More understanding and thoughts from lecture on experience design

Three important things to get right when communicating with people is the audience, content and message. All of these need to be right. The audience need to connect with the message and the message with the content, if not the experience won’t work.

Once I have chosen my object I need to identify and work out who my audience is and then understand who they are.

To produce a creative and cultural experience it is important that you connect with people’s emotions and focus on the ‘human element’… How can I make a personal and memorable experience, engaging someone to the object, but not focusing on the object itself.

Inclusivity: Connect everyone, don’t leave people out, find a way to include everyone.

An example that helped me understand experience design and inclusivity in that is: You listen to music, perhaps on your own at home. Music is like the ‘object’ and so when you go to see that band or musician live it is not just about the music but the experience, atmosphere and an emotional connection comes into it as well. You’re not just connecting with the band or musician, but you are inclusively sharing in the experience with the other people around you.

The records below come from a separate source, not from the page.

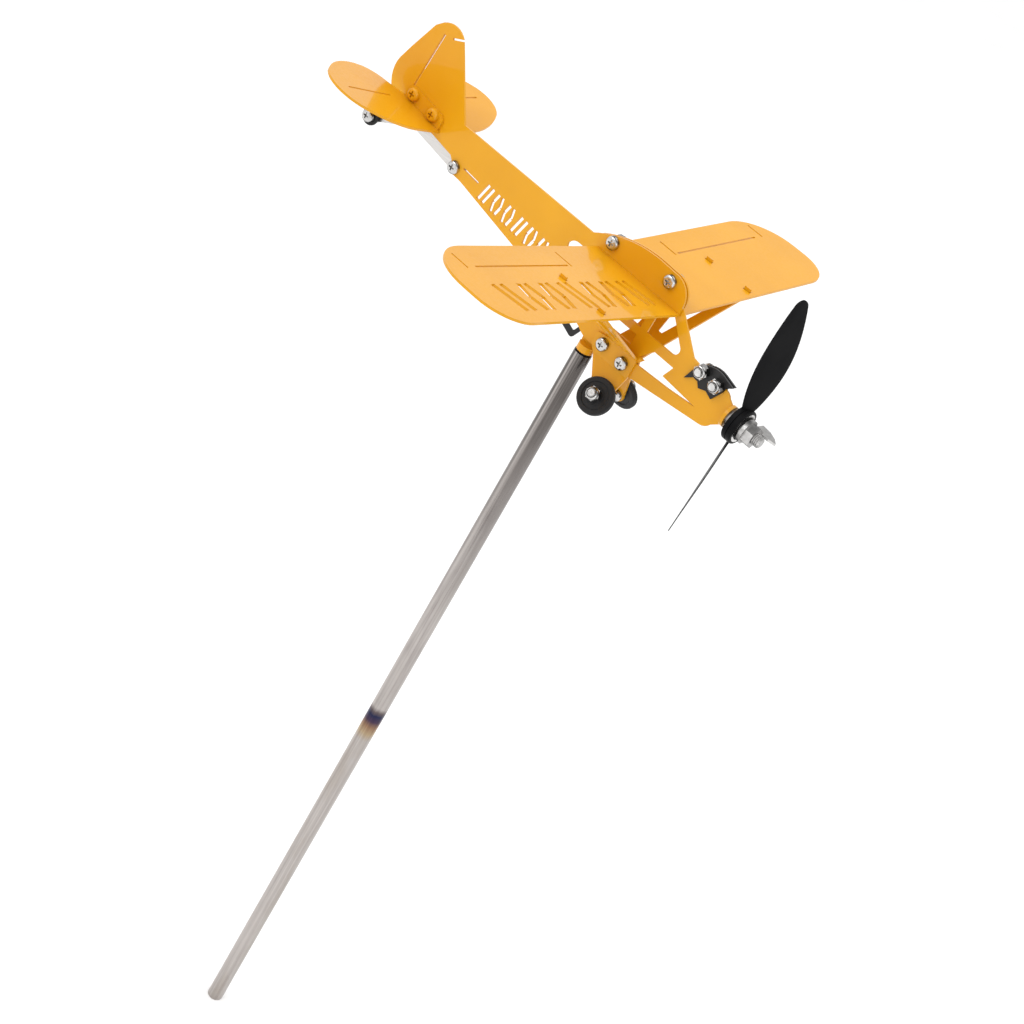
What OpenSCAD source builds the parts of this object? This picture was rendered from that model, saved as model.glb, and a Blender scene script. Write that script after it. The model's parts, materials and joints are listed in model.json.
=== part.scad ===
// Whirligig: a sheet-metal aeroplane that swivels on a two-piece steel stake.
// X points to the nose, Y to the port wing and Z up. The origin is the foot of the stake, on its axis.

/* [Stake] */
// Length of each of the two tubes
section_len = 206; // [150:2:300]
// Outside diameter of the tubes
tube_d = 8; // [7.6:0.1:8.4]
// Bore of the tubes, which the swivel spindle runs in
bore_d = 6; // [5.6:0.1:6.4]
// Length of the spigot that joins the tubes
spigot_len = 50; // [30:2:80]
// Thickness of the washer on top of the stake
thrust_washer_t = 0.8; // [0.5:0.1:1.5]

/* [Swivel] */
// Radial clearance of the spindle in the tube
spindle_clearance = 0.05; // [0.03:0.01:0.1]
// Length of the spindle inside the tube
spindle_len = 60; // [40:5:90]
// Height of the shoulder that rests on the washer
shoulder_h = 3.8; // [3:0.1:4]

/* [Sheet metal] */
// Thickness of the sheet in the body, wings, tail and legs
sheet_t = 1; // [0.8:0.1:1.2]
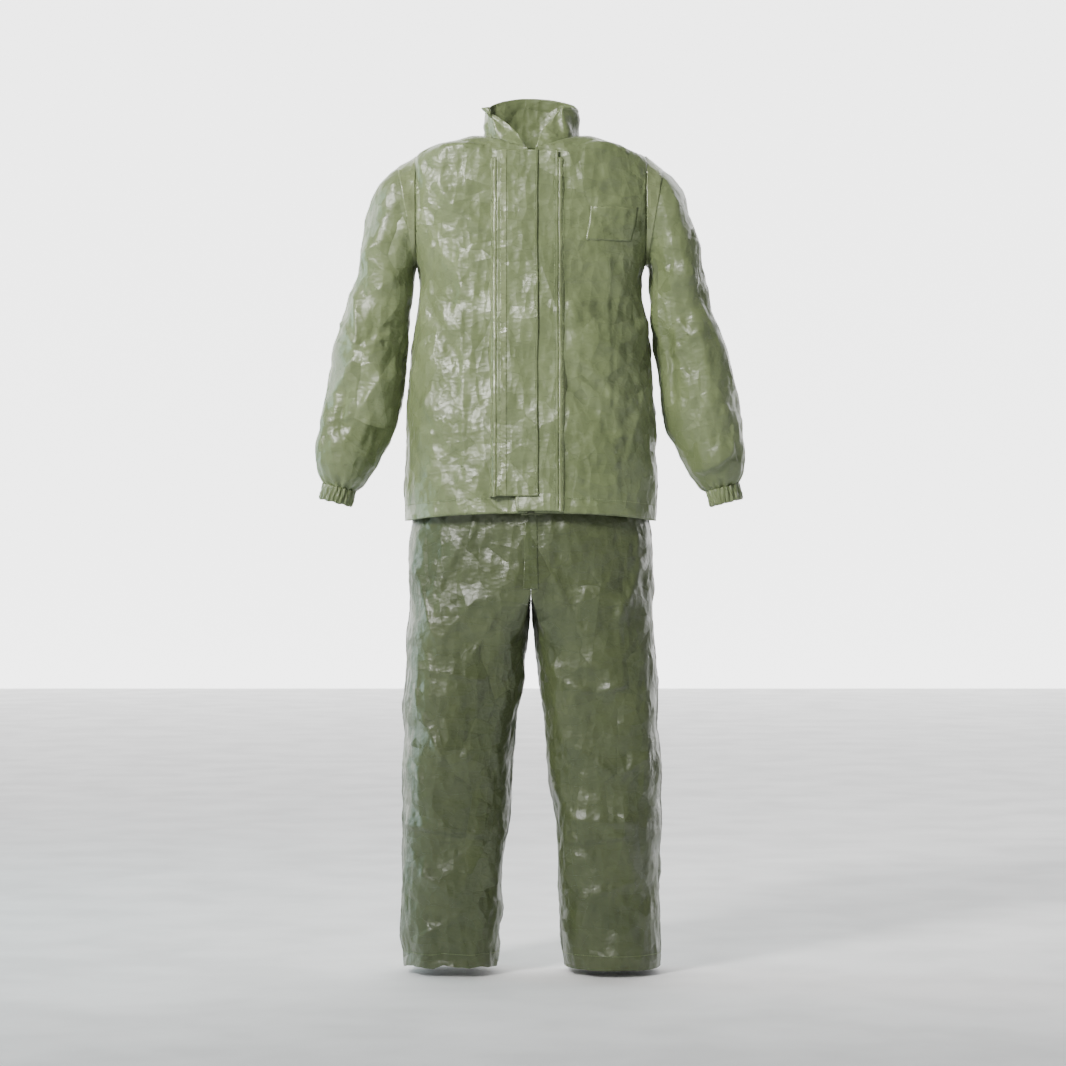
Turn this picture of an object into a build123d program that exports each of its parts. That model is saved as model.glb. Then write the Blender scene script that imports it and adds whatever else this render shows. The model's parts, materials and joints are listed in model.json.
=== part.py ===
"""Chemical protective suit: a zipped jacket with a double storm flap, worn over elasticated trousers.

Millimetres. +Z is up, the front faces -Y and the wearer's left is +X. The origin is the centre of
the trousers' waist opening. Each cloth panel is a thin closed shell with its real opening.
"""

import math
import os
from collections import namedtuple

from build123d import *

# Driving dimensions
CLOTH = 2.4  # wall of a cloth panel, crinkles included
SEAM_GAP = 0.1  # between pieces sewn to each other
TAPE_GAP = 0.5  # under a seam tape, for the seam's own folded edges
BODY_GAP = 0.6  # between pieces that move apart
TAPE = 0.7  # thickness of a heat-sealed seam tape
TAPE_WIDTH = 22
HEM_TURN = 26  # height of a turned-up hem
HEM_CLOTH = 1

WAIST_HALF_WIDTH = 172
WAIST_HALF_DEPTH = 116
WAISTBAND_HEIGHT = 38
CROTCH = -293
KNEE = -490
ANKLE = -958

JACKET_HEM = -160
ARMHOLE_X = 203
ARMHOLE_FOOT = 262
NECK_TOP = 508
NECK_HALF_WIDTH = 90
NECK_FRONT = -83
NECK_BACK = 60
COLLAR_BACK_TOP = 592
COLLAR_FRONT_TOP = 560
COLLAR_NOTCH = 486
ZIP_OPENING = 14  # between the edges of the two front panels
COLLAR_FOOT = 488
COLLAR_CORNER_X = 84  # where the collar's front opening is widest
PATCH_X = (104, 178)
PATCH_Z = (318, 386)

SLEEVE_Y = 10  # the sleeves' middle plane
CUFF_HEIGHT = 26
CUFF_RADIUS = 29

FRONT_AT_HEM = -140  # the jacket's front line is straight from here
FRONT_AT_NECK = -85  # to here

ANGLE_STEP = 10  # degrees between the points of a cross-section
FAR = 900  # beyond every part of the suit

# A closed cross-section: its plane, its half-width, where its front and back lie along the plane's
# own Y, how square it is (2 is an ellipse), and how much wider the wall is at its sides, where the
# wall slopes.
Station = namedtuple("Station", "plane half_width front back squareness slope")


def level(height, half_width, front, back, squareness, centre=0, slope=1):
    """A horizontal station."""
    plane = Plane.XY.offset(height).move(Location((centre, 0, 0)))
    return Station(plane, half_width, front, back, squareness, slope)


def front_line(height):
    """Y of the jacket's straight front line at a height."""
    share = (height - JACKET_HEM) / (NECK_TOP - JACKET_HEM)
    return FRONT_AT_HEM + (FRONT_AT_NECK - FRONT_AT_HEM) * share


def outline_point(station, inset, degrees):
    """The point of a station's outline at an angle, drawn in by inset; 0 is +X and 90 the back."""
    angle = math.radians(degrees)
    across = math.copysign(abs(math.cos(angle)) ** (2 / station.squareness), math.cos(angle))
    along = math.copysign(abs(math.sin(angle)) ** (2 / station.squareness), math.sin(angle))
    middle = (station.front + station.back) / 2
    half_depth = (station.back - station.front) / 2 - inset
    return ((station.half_width - inset * station.slope) * across, middle + half_depth * along)


def strip(stations, outer_inset, inner_inset, start, end):
    """The wall between two insets of a run of stations, from one angle to another."""
    angles = range(start, end + 1, ANGLE_STEP)
    with BuildPart() as wall:
        for station in stations:
            outside = [outline_point(station, outer_inset, angle) for angle in angles]
            inside = [outline_point(station, inner_inset, angle) for angle in angles]
            with BuildSketch(station.plane):
                with BuildLine():
                    Spline(*outside)
                    Line(outside[-1], inside[-1])
                    Spline(*inside)
                    Line(inside[0], outside[0])
                make_face()
        loft(ruled=True)
    return wall.part


def tube(stations, outer_inset, inner_inset):
    """The whole wall between two insets: a front half and a back half, joined at the sides."""
    front_wall = strip(stations, outer_inset, inner_inset, -180, 0)
    back_wall = strip(stations, outer_inset, inner_inset, 0, 180)
    with BuildPart() as wall:
        add(front_wall)
        add(back_wall, clean=False)
    return wall.part


def block(x, y, z):
    """A box between three pairs of limits."""
    size = [limits[1] - limits[0] for limits in (x, y, z)]
    centre = tuple((limits[1] + limits[0]) / 2 for limits in (x, y, z))
    with BuildPart() as solid:
        with Locations(centre):
            Box(*size)
    return solid.part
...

Initial Understanding of Experience Design project

This project is not just about designing a 2d piece, but designing an experience which people can connect with in different ways, whether this is physically and/or psychologically. Experience design can use all of our senses: touch, sight, hearing, taste, smell, and the sense of spatial awareness. From my understanding it is not just by including all or any of these things that you can make an experience, but by choosing the right ones that will bring people a deeper level of understanding and connection to the design/object. So once I have chosen an object, I should try to enhance the senses that will engage people and make them feel some sort of connection with my chosen object. This needs to be done using suitable technologies.